12 de setembro de 2006
Orage et Désespoir. Lucie Durbiano (Gallimard)
Terceiro livro de banda desenhada de Lucie Durbiano, uma ilustradora francesa que trabalha sobretudo no mercado do livro infantil, mantêm-se os mesmos objectivos de público dos anteriores Laurence e Bizou (Les Requins Marteaux), isto é, narrativas dirigidas sobretudo a crianças e adolescentes – o que não impede os adultos de se interessarem pelas mesmas e descobrirem pequenos prazeres na sua leitura. A diferença para Orage et Désespoir (apesar do título parecer apontar para uma escola alemã de poesia ou para uma interpretação poética de desgraças, na verdade refere-se às duas irmãs representadas na capa, depois de passar por uma referência à História da Literatura) passa pelas linhas editoriais da colecção em que se insere, Bayou, concebida e dirigida por Joann Sfar para a Gallimard (e onde mesmo autor publicou os dois volumes de Klezmer). A possibilidade de se publicarem, de um só fôlego, um livro com mais de 100 páginas, em capa dura, a quatro cores, só essas condições, digo, permitem desde logo aos artistas de banda desenhada que aqui participam – não são muitos, Gipi está entre eles, mas não se pode ter tudo – um confortável compromisso entre um trabalho (bem?) pago e que se torna visível, o respeito por um conjunto de princípios editoriais, e a expressão das suas vontades criativas. Falo de princípios editoriais porque esta colecção dirige-se precisamente a jovens entre os 10 e os 16, logo a complexidade possível reside sobretudo na trama, na multiplicação das personagens, mas sobretudo, e isto ocorre com quase todos os artistas presentes, uma descomplexada atitude perante os adolescentes.
Os temas, os acontecimentos, as anedotas, a linguagem é directa, passa pela sexualidade (pela sua descoberta), pelas crises típicas da entrada na idade adulta, pelas piadas que são utilizadas como mecanismo de defesa, pelas difíceis relações com os progenitores, mas mostrando como não há culpas atribuíveis, mas somente más-vontades e malentendidos, e pelos momentos de indolência e letargia pelos quais os jovens passam, como se fosse essa a sua natureza de relação com o mundo. Pouco os surpreende. O livro de Lucie Durbiano explana estas relações de um modo muito bem conseguido, sobretudo tendo em conta como se integra ainda com duas outras linhas tradicionais da literatura para jovens: a fantasia (passando aqui por sereias, vampiros, mortos-vivos, experiências científicas, estranhos rituais) e a aventura (um grupo de jovens mais ou menos coeso e mais ou menos em picardia, um cão, um barco e uma “Ilha Negra” – aliás, a homenagem a Hergé é textualmente explícita, e a a Pratt nalgumas cenas de diálogo “de perfil” – e um mistério que se vai adensando e se tem de resolver). O casamento entre esses “géneros” todos é bem-feito, o que prova que um autor descontraído e ciente das suas ferramentas não pensa em géneros, mas no modo como pode coser as linhas todas que sente necessárias expressar.

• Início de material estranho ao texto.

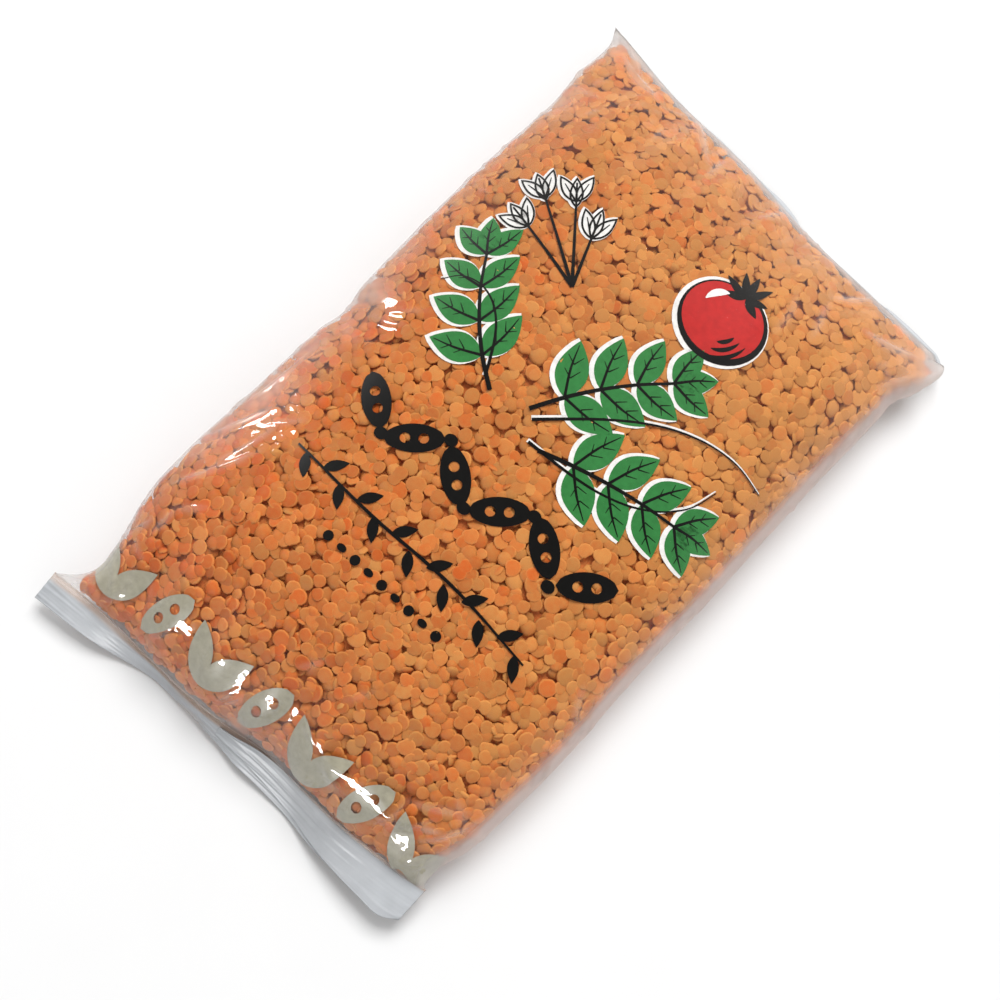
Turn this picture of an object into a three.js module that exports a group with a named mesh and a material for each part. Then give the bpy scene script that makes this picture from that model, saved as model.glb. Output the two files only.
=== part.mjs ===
// A clear sealed bag of split lentils, lying flat on its back.
// Millimetres, +Z up. The origin is on the resting plane, under the middle of
// the bag's box. +Y runs along the bag to its top end, +X across it.
// The bag is one closed body: a pillow with a flat resting face, rounded sides,
// and at each end a thin sealed fin that is wider than the pillow beside it.

import * as THREE from "three";

// Driving dimensions
const CROWN_HEIGHT = 41;
const SIDE_HEIGHT = 14;
const SEAL_HEIGHT = { bottom: 9, top: 14 };
const FILM_PAIR = 0.6;
const SHOULDER = { bottom: 62, top: 56 };
const HEEL = { bottom: 20, top: 26 };
const SHOULDER_ROUND = { power: 1.9, root: 1.35 };
const TOP_ROUND = { power: 3.0, root: 2.0 };
const UNDER_ROUND = { power: 6.0, root: 2.0 };
const UNDER_PRESS = 1.6;

// Grid counts
const COLUMNS = 32;
const ROWS = 44;
const FIN_ROWS = 3;
const END_CROWDING = 0.72;

// Side outlines seen from above, as [along the bag, across the bag].
const LEFT_SIDE = [
  [-128, -82.2], [-122, -74], [-115, -70.8], [-102, -73.2], [-88, -76.6], [-70, -77.3],
  [-40, -75.8], [-12, -74.7], [-2, -73.2], [8, -74.9], [55, -75.2], [98, -73.2], [112, -74.4],
  [127, -73.6], [134, -77],
];
const RIGHT_SIDE = [
  [-122, 77], [-117, 73.2], [-111, 72.4], [-100, 75.8], [-82, 77.4], [-60, 78.2], [-25, 77.2],
  [12, 77.7], [55, 77.3], [90, 77.8], [98, 77.6], [106, 81], [115, 83.2], [122, 82.4],
];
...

O desenho de Durbiano é muito claro, seguro, límpido. As associações com Joann Sfar são por demais visíveis, se bem que as linhas da autora sejam mais “fiscalizadas” pela clareza, e não tão “caligráficas” como o primeiro. O uso da cor é simples, mas significativo, das vivas cores do dia ao tratamento de sombra nocturno, a um referencial uso de pretos e cinzentos para as analepses de um diário, passando por um tom ligeiramente mais sombrio no interior do “castelo”. Existem momentos de inventabilidade gráfica, claro, e até mesmo acontecimentos apenas expressos visualmente, que servem para sublinhar precisamente momentos mais dramáticos e “fora do tom” usual, sublinhando assim também o sentido consciente de composição de página e da estruturação das vinhetas, se bem que sempre subsumido à clareza narrativa. Mas como disse, é um livro descomplexado, competente nos seus fins e que mais uma vez demonstra que a banda desenhada juvenil não tem necessariamente que se construir com clichés de morais bafientas ou aventuras sensaboronas, nem empregar estilos visuais inarticulados da expressão mais pessoal do autor.
Nota: agradecimentos a Simona Accattatis, que me emprestou o livro.